The quicksilver southpaw Ford ravaged Mattice in the first round then basically cruised the remaining nine rounds like a jackhammer set on automatic. Four-punch combinations pummeled Mattice but never put him down.
“He was a smart veteran. He could take a hit,” said Ford.
Still, there was no doubt on who won the super featherweight contest. After 10 rounds all three judges gave Ford every round and scored it 100-90 for the New Jersey fighter who formerly held the WBA featherweight title which was wrested from him by Nick Ball.
Shakhram Giyasov (17-0, 10 KOs) made good on a promise to his departed daughter by knocking out Argentina’s Franco Ocampo (17-3, 8 KOs) in their welterweight battle.
Giyasov floored Ocampo in the first round with an overhand right but the Argentine fighter was able to recover and fight on for several more rounds.

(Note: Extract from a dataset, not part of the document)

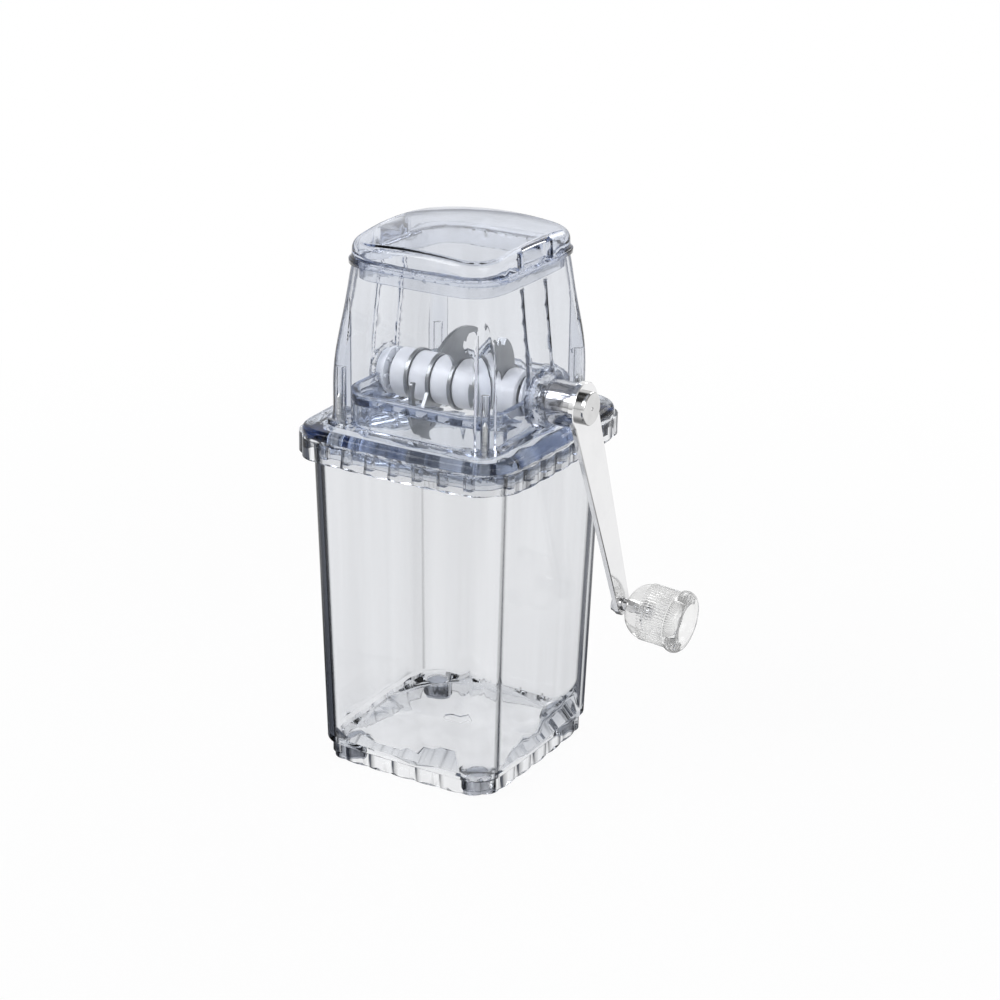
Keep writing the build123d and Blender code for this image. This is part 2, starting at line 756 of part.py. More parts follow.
def crank_sleeve():
    start = wall_face + sleeve_gap
    body = x_cylinder(sleeve_radius, start, arm_inner_face)
    body = chamfer(body.edges().sort_by(Axis.X)[0], sleeve_chamfer)
    body = body - x_cylinder(sleeve_radius - sleeve_wall, start, arm_inner_face - sleeve_end_wall)
    return body - x_cylinder(shaft_radius + fit_clearance, start, arm_inner_face)


def crank_arm():
    # A disc at the shaft and a blade whose straight edges are tangent to its two end circles.
    slant = atan2(arm_neck_radius - arm_end_radius, arm_length)
    top_x, top_y = arm_neck_radius * cos(slant), -arm_neck_radius * sin(slant)
    low_x, low_y = arm_end_radius * cos(slant), -arm_length - arm_end_radius * sin(slant)
    web = make_face(Polyline((top_x, top_y), (low_x, low_y), (-low_x, low_y), (-top_x, top_y), close=True))
    end = Pos(0, -arm_length) * Circle(arm_end_radius)
    plate = extrude(Circle(arm_disc_radius) + Circle(arm_neck_radius) + end + web, arm_thickness)
    plate = chamfer(plate.faces().sort_by(Axis.Z)[-1].edges(), arm_edge_round)
    plate = Pos(arm_inner_face, 0, shaft_height) * (Plane.YZ * (Rot(0, 0, arm_angle) * plate))
    across = arm_square + 2 * square_clearance
    square = x_square(across, arm_inner_face - cut_margin, arm_outer_face + cut_margin)
    hole_half = 2 * arm_thickness
    pin_hole = on_knob_axis(up_cylinder(pin_radius + fit_clearance, 2 * hole_half), -hole_half)
    return plate - square - pin_hole


def crank_cap_screw():
    cap = x_cylinder(cap_radius, arm_outer_face, arm_outer_face + cap_height)
    cap = fillet(cap.edges().sort_by(Axis.X)[-1], cap_round)
    stem = x_cylinder(cap_screw_radius, arm_outer_face - cap_screw_length, arm_outer_face)
    dimple = Pos(arm_outer_face + cap_height, 0, shaft_height) * Sphere(cap_dimple_radius)
    return cap + stem - dimple


def washer_back():
    # How far back along the knob's axis the washer's far face lies, clear of the tilted arm.
    lean = radians(knob_splay)
    return -(arm_thickness / cos(lean) + pin_washer_radius * tan(lean) + pin_seat_gap + pin_washer_thickness)


def knob_pin():
    back = washer_back()
    shoulder_start = pin_shoulder_radius * tan(radians(knob_splay)) + pin_seat_gap
    rear_head = on_knob_axis(up_cylinder(pin_head_radius, pin_head_height), back - pin_head_height)
    shoulder = on_knob_axis(
        up_cylinder(pin_shoulder_radius, pin_shoulder_length - shoulder_start), shoulder_start
    )
    front_head_at = pin_shoulder_length + 2 * knob_end_play + knob_length - knob_recess_depth
    front_head = on_knob_axis(up_cylinder(pin_head_radius, pin_head_height), front_head_at)
    stem_length = front_head_at + pin_head_height + pin_tail - back
    stem = on_knob_axis(up_cylinder(pin_radius, stem_length), back)
    return stem + rear_head + shoulder + front_head


def knob_pin_washer():
    body = up_cylinder(pin_washer_radius, pin_washer_thickness)
    body = body - up_cylinder(pin_radius + fit_clearance, pin_washer_thickness)
    return on_knob_axis(body, washer_back())


def crank_knob():
    # Turned round its own axis: nose, dome, ribbed body, swollen rim and a deep open recess.
    rim_start = knob_length - knob_rim_length
    rim_end = knob_radius - knob_rim_return
    recess = knob_radius - knob_wall
    recess_floor = knob_length - knob_recess_depth
    dome_middle = (knob_radius - knob_dome_inset, knob_dome_rise)
    rim_middle = (knob_radius + knob_rim_swell, rim_start + knob_rim_widest)
    lower = ThreePointArc((knob_nose_radius, 0), dome_middle, (knob_radius, knob_dome_length))
    rim = ThreePointArc((knob_radius, rim_start), rim_middle, (rim_end, knob_length))
    inside = Polyline(
        (rim_end, knob_length),
        (recess + knob_recess_flare, knob_length),
        (recess, knob_length - knob_recess_flare_depth),
        (recess - knob_recess_taper, recess_floor),
        (0, recess_floor),
        (0, 0),
        (knob_nose_radius, 0),
    )
    side = Line((knob_radius, knob_dome_length), (knob_radius, rim_start))
    body = revolve(Plane.XZ * make_face([lower, side, rim] + inside.edges()), Axis.Z)
    body = body - up_cylinder(pin_radius + knob_running_clearance, knob_length)
    rib = Pos(knob_radius, 0, knob_rib_start) * up_cylinder(knob_rib_radius, rim_start - knob_rib_start)
    body = body + [Rot(0, 0, 360 / knob_ribs * k) * rib for k in range(knob_ribs)]
    return on_knob_axis(body, pin_shoulder_length + knob_end_play)


def build_blades_and_drum():
    # Blades and spacers alternate along the shaft, and the hub closes the row.
    start = drum_start
    for k, place in enumerate(blade_places):
        if k < len(claw_turns):
            nodes[f"claw_blade_{k + 1}"] = claw_blade(place, claw_turns[k])
        else:
            nodes[f"tooth_blade_{k + 1}"] = tooth_blade(place, tooth_turns[k - len(claw_turns)])
        nodes[f"drum_spacer_{k + 1}"] = drum_piece(start, place - blade_thickness / 2)
        start = place + blade_thickness / 2
    nodes["drum_end_hub"] = drum_piece(start, drum_end, recessed=True)


def build_nodes():
    nodes["container"] = container()
    nodes["foot_pads"] = foot_pads()
    nodes["crusher_base"] = crusher_base()
    nodes["hopper"] = hopper()
    nodes["hopper_screws"] = hopper_screws()
    nodes["lid"] = lid()
    nodes["left_bushing"] = left_bushing()
    nodes["right_bushing"] = right_bushing()
    nodes["shaft"] = shaft()
    build_blades_and_drum()
    nodes["crank_sleeve"] = crank_sleeve()
    nodes["crank_arm"] = crank_arm()
    nodes["crank_cap_screw"] = crank_cap_screw()
    nodes["knob_pin"] = knob_pin()
    nodes["knob_pin_washer"] = knob_pin_washer()
    nodes["crank_knob"] = crank_knob()


build_nodes()
os.makedirs("parts", exist_ok=True)
for name, shape in nodes.items():
    solids = []
    for piece in shape if isinstance(shape, list) else [shape]:
        solids += piece.solids()
    export_step(Compound(children=solids) if len(solids) > 1 else solids[0], f"parts/{name}.step")
    print(name, len(solids), round(sum(one.volume for one in solids), 1))
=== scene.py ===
from math import cos, pi, radians, sin

import bmesh
import bpy
from mathutils import Matrix, Vector


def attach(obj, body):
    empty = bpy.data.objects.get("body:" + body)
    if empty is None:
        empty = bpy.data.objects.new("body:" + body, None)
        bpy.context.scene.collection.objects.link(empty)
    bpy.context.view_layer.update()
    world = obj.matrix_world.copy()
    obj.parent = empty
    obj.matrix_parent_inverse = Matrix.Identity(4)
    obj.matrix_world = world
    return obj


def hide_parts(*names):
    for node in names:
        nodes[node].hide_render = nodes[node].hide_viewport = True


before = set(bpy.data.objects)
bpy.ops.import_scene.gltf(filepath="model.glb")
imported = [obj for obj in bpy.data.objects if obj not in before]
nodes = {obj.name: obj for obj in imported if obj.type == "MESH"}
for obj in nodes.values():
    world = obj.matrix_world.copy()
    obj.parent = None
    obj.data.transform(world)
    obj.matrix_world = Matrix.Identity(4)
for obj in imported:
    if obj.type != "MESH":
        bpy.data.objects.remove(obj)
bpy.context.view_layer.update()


# The view: angles in degrees, places in metres, focal length in pixels of a 1000 pixel frame.
viewpoint = {
    "azimuth": 30.274,
    "elevation": 21.112,
    "roll": 0.92,
    "distance": 1.100409,
    "aimRight": 0.017698,
    "aimHeight": 0.116268,
    "focalPixels": 2514.746,
    "sensor": 36.0,
}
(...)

In the fourth frame, Giyasov launched a lead right to the liver and collapsed Ocampo with the body shot for the count of 10 at 1:57 of the fourth round.
“I had a very hard camp because I lost my daughter,” Giyasov explained. “I promised I would be world champion.”
In his second pro fight Omari Jones (2-0) needed only seconds to disable William Jackson (13-6-2) with a counter right to the body for a knockout win. The former Olympic medalist was looking for rounds but reacted to his opponent’s actions.
“He was a veteran he came out strong,” said Jones who won a bronze medal in the 2024 Paris Olympics. “But I just stayed tight and I looked for the shot and I landed it.”
After a feint, Jackson attacked and was countered by a right to the rib cage and down he went for the count at 1:40 of the first round in the welterweight contest.